The following words may not be the exact ones that are said or typed or texted, but the message is clear:
Does life ever get better?
It does.
But not in the ways you might think.
I've highlighted the four main points below, but you won't fully understand unless you digest the context that comes before them.
Will Life Get Better? - The Translation
It's such a loaded question, "Will life ever get better?"
And, for me, when I ask these words, I don't actually mean that.
Like most difficult questions, the first words that come to the surface aren't the ones that are submerged deep below.
Let me explain.
"My life is horrible. I want this pain to go away."
When I was dealing with major depression years ago, I absolutely had these thoughts.
But they weren't the precise thoughts that described my exact situation.
Life is more nuanced than that.
My precise thoughts took time to find, and I only could get there through deep reflection.
Thoughts like:
- Why isn't my doctor listening to me?
- Why can't my coworkers understand how much pressure I'm under?

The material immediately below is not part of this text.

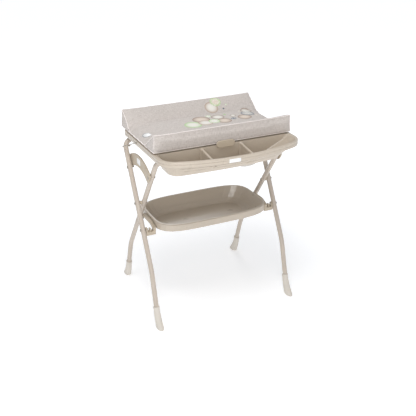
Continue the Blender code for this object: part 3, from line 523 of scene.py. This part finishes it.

- I wish I had more money to meet all these financial obligations.
The massive overwhelm of "Does it get better?" is really a combination of several heavy thoughts, and the ones I've listed above only scratch the surface.
If you've gotten to a point where you're overwhelmed and wondering if it will ever get better, or if life will ever get easier, you have to understand a few things.

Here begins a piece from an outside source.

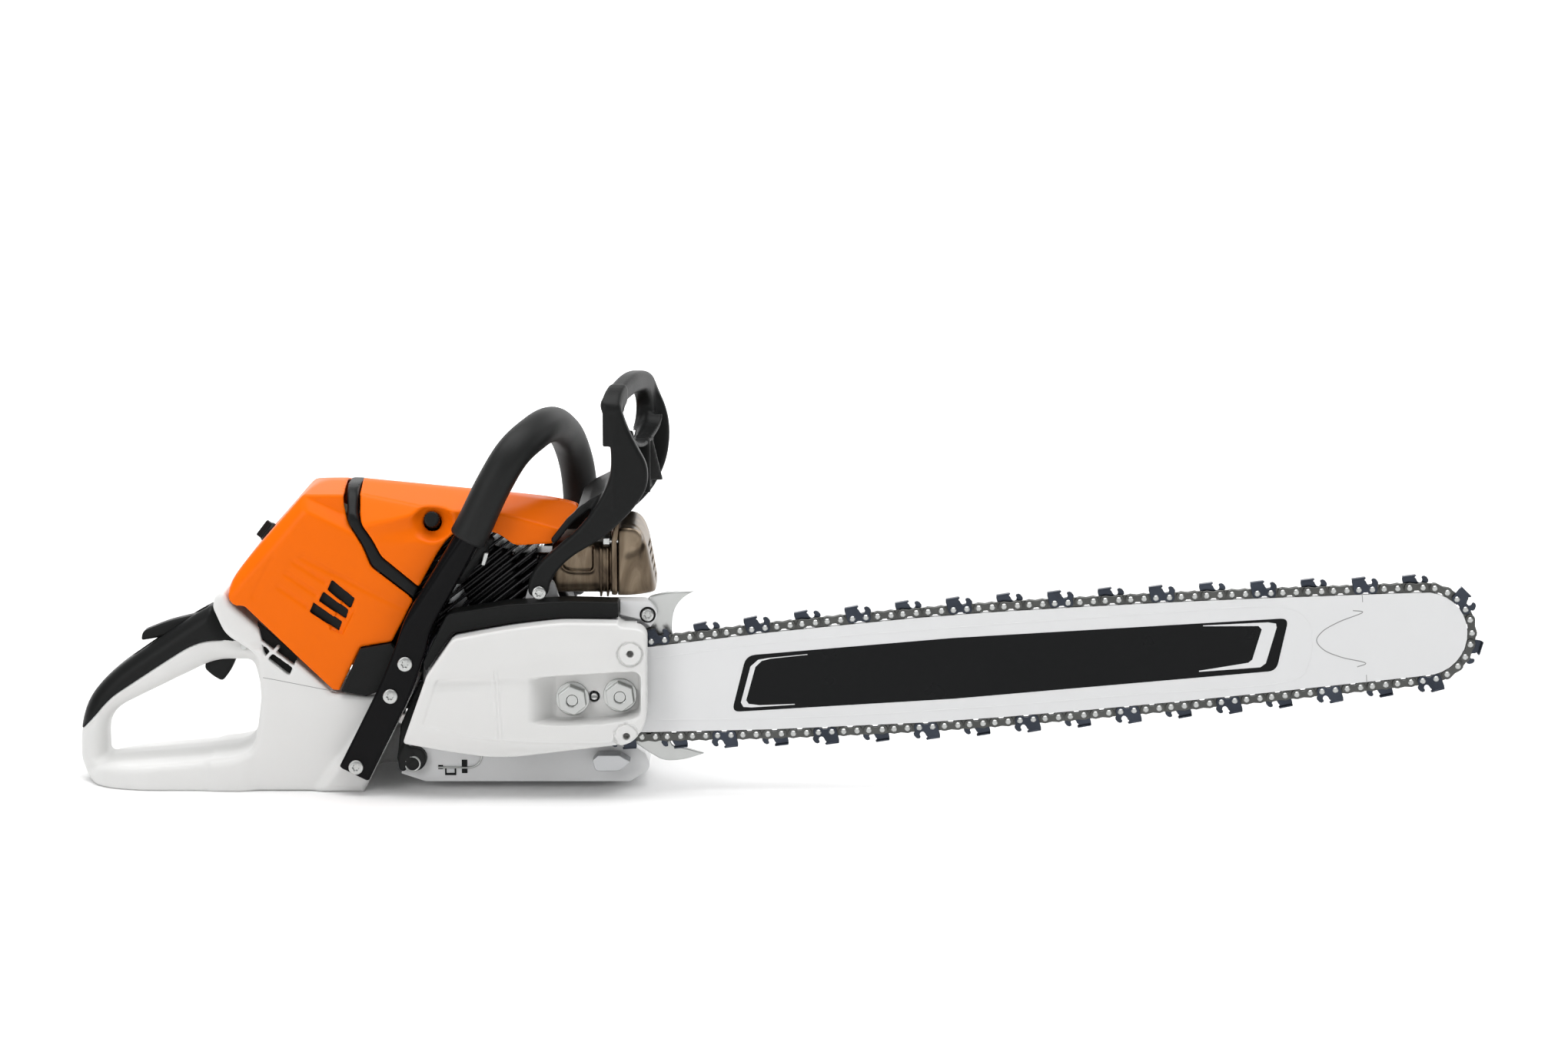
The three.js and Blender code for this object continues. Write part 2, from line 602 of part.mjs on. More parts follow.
// ---- clutch, sprocket and chain brake ----
function clutchHub() {
  const carrier = cut(disc(0, CRANK_Z, 12, -74, -62, 6), disc(0, CRANK_Z, 8 + GAP, -80, -55, 20));
  const shoes = cut(disc(0, CRANK_Z, 27, -73, -62.5, 28), disc(0, CRANK_Z, 16, -75, -60, 20));
  const spokes = [0, 120, 240].map((angle) => tilted(
    box(8.6, 20, -72, -63, CRANK_Z - 5, CRANK_Z + 5),
    angle,
  ));
  return cut(join(carrier, shoes, ...spokes), disc(0, CRANK_Z, 8 + GAP, -80, -55, 20));
}

function clutchDrum() {
  return turned([
    [8.5, BAR_Y + 5.5], [RIM_RADIUS, BAR_Y + 5.5], [RIM_RADIUS, BAR_Y + 1.2], [13.5, BAR_Y + 1.2],
    [13.5, BAR_Y - 1.2], [RIM_RADIUS, BAR_Y - 1.2], [RIM_RADIUS, BAR_Y - 5.5], [14, BAR_Y - 5.5],
    [14, -58.5], [DRUM_RADIUS, -58.5], [DRUM_RADIUS, -75], [DRUM_RADIUS - 2, -75],
    [DRUM_RADIUS - 2, -61], [8.5, -61],
  ], 0, CRANK_Z, 24);
}

function brakeBand() {
  const band = cut(
    disc(0, CRANK_Z, DRUM_RADIUS + 2, -74, -61, 28),
    disc(0, CRANK_Z, DRUM_RADIUS + 0.8, -80, -55, 28),
  );
  const opening = box(20, 50, -80, -55, CRANK_Z - 14, CRANK_Z + 8);
  const tail = box(-6, 6, -74, -61, CRANK_Z + DRUM_RADIUS + 0.9, CRANK_Z + DRUM_RADIUS + 7);
  return join(cut(band, opening), tail);
}

function brakeSpring() {
  return rod([8, -67.5, 111], [44, -67.5, 116], 3.5, 12);
}

function oilPump() {
  const body = disc(0, CRANK_Z, 19, CASE_RIGHT + 0.5, CASE_RIGHT + 9, 24);
  return cut(body, disc(0, CRANK_Z, 8 + GAP, -50, -20, 20));
}

// ---- guide bar and chain ----
function barPoint(u, v) {
  const tilt = degrees(BAR_TILT);
  return [u * Math.cos(tilt) - v * Math.sin(tilt), CRANK_Z + u * Math.sin(tilt) + v * Math.cos(tilt)];
}

// Half widths of the bar at stations along it, blended by a smooth curve.
const BAR_PROFILE = new THREE.SplineCurve([
  [110, 31.4], [230, 37], [360, 39.4], [520, 36.8], [640, 32.7], [BAR_NOSE_U + 3, BAR_NOSE_RADIUS],
].map(([u, v]) => new THREE.Vector2(u, v)));

function barRail(steps) {
  return BAR_PROFILE.getPoints(steps).map((point) => [point.x, point.y]);
}

function arc(u, v, radius, from, to, steps) {
  const points = [];
  for (let i = 0; i <= steps; i += 1) {
    const angle = degrees(from + ((to - from) * i) / steps);
    points.push([u + radius * Math.cos(angle), v + radius * Math.sin(angle)]);
  }
  return points;
}

const tiltedPoints = (points) => points.map(([u, v]) => barPoint(u, v));

function barOutline(inset) {
  const rail = barRail(12).map(([u, v]) => [u, v - inset]);
  const nose = arc(BAR_NOSE_U, 0, BAR_NOSE_RADIUS - inset, 80, -80, 14);
  const under = rail.slice(0, -1).reverse().map(([u, v]) => [u, -v]);
  return [
    [BAR_TAIL_U + inset, -14], [BAR_TAIL_U + inset, 14], [66, 26 - inset], ...rail.slice(0, -1),
    ...nose, ...under, [66, -26 + inset],
  ];
}

function guideBar() {
  const half = BAR_THICKNESS / 2;
  const plate = across(tiltedPoints(barOutline(0)), BAR_Y - half, BAR_Y + half);
  const groove = across(tiltedPoints([[-60, -90], [-60, 90], [800, 90], [800, -90]]),
    BAR_Y - GROOVE_WIDTH / 2, BAR_Y + GROOVE_WIDTH / 2)
    .subtract(across(tiltedPoints(barOutline(GROOVE_DEPTH)), BAR_Y - 4, BAR_Y + 4));
  const nose = barPoint(BAR_NOSE_U, 0);
  const pocket = cut(
    disc(nose[0], nose[1], 26, BAR_Y - GROOVE_WIDTH / 2, BAR_Y + GROOVE_WIDTH / 2, 32),
    disc(nose[0], nose[1], 8, BAR_Y - 3, BAR_Y + 3, 20),
  );
  const slotOutline = [[50, -5.5], [50, 5.5], [110, 5.5], [110, -5.5]];
  const slot = across(tiltedPoints(slotOutline), BAR_Y - 5, BAR_Y + 5);
  const tensionHole = disc(...barPoint(98, 20), 3.5, BAR_Y - 5, BAR_Y + 5, 12);
  return cut(plate, groove, pocket, slot, tensionHole);
}

function noseSprocket() {
  const [x, z] = barPoint(BAR_NOSE_U, 0);
  const teeth = [];
  const step = 360 / NOSE_TEETH;
  for (let i = 0; i < NOSE_TEETH; i += 1) {
    teeth.push(...arc(0, 0, 25, step * i + 6, step * i + 14, 1));
    teeth.push(...arc(0, 0, 19.5, step * (i + 0.5) + 6, step * (i + 0.5) + 14, 1));
  }
  const wheel = across(teeth.reverse().map(([a, b]) => [x + a, z + b]), BAR_Y - 0.7, BAR_Y + 0.7);
  return wheel.subtract(disc(x, z, 8.3, BAR_Y - 3, BAR_Y + 3, 20));
}

// The closed path of the chain's underside, set out from the rails by an offset.
function chainPath(offset) {
  const upper = barRail(12).map(([u, v]) => [u, v + offset]).slice(0, -1);
  const nose = arc(BAR_NOSE_U, 0, BAR_NOSE_RADIUS + offset, 80, -80, 14);
  const lower = upper.slice().reverse().map(([u, v]) => [u, -v]);
  const wrap = arc(0, 0, RIM_RADIUS + offset, 263, 97, 16);
  return [...upper, ...nose, ...lower, ...wrap];
}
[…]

The Road to Life Getting Better
Things will get better. They always do.
I know.
That seems like a bold statement.
But the undeniable reality is that life is always changing.
You are not the same person at the end of the day as the person you were when the day started.
And because life is always changing, that means there are millions of moments for you to step into "better."
But let's quickly move away from the abstract and dig deep into what this all means for you.
Here are the 4 truth in the struggle, the gold flecks in the long river of time
Nothing--and I mean nothing--is permanent.
The pain you're in now is evolving at this very moment. The only permanent decisions are the most drastic ones, and that's not actually a solution. It's removing yourself from the game of life. I've been in that position before, and it's not an answer. The answers are out there--you just haven't discovered them yet.
"Better" is relative.
Better for you is not better for someone else. Remember that. To find your "better" you need to find the questions and thoughts that are hidden deep beneath the surface. You need to understand the vast ocean that is your life--and that takes time.
It's not about hope. I'm sorry, it's not.
I thought that just having hope was enough to make things better for me, but it wasn't. It was always deep reflection followed by mindful action. It was the act of being intentional. Action is what shifts you into a new reality.
Horrible, painful emotions like desperation are not all bad. In fact, they can lead to a better life.
It is during the times you feel these emotions that you actually are closest to windows of opportunity. When you don't know where to go, it's precisely at those moments that you can go anywhere. Think about that.
These four guiding posts will not change your life on their own. They are only part of the equation.
You still have to plug yourself and your mindful action into the equation.
And please, please remember to be gentle with yourself.
Better is not a one-time thing.
It's an accumulation of thoughts and decisions and habits.
To be better is a personal journey.
The decision is where it starts.
And the end never comes.
Because "better" is all in the becoming.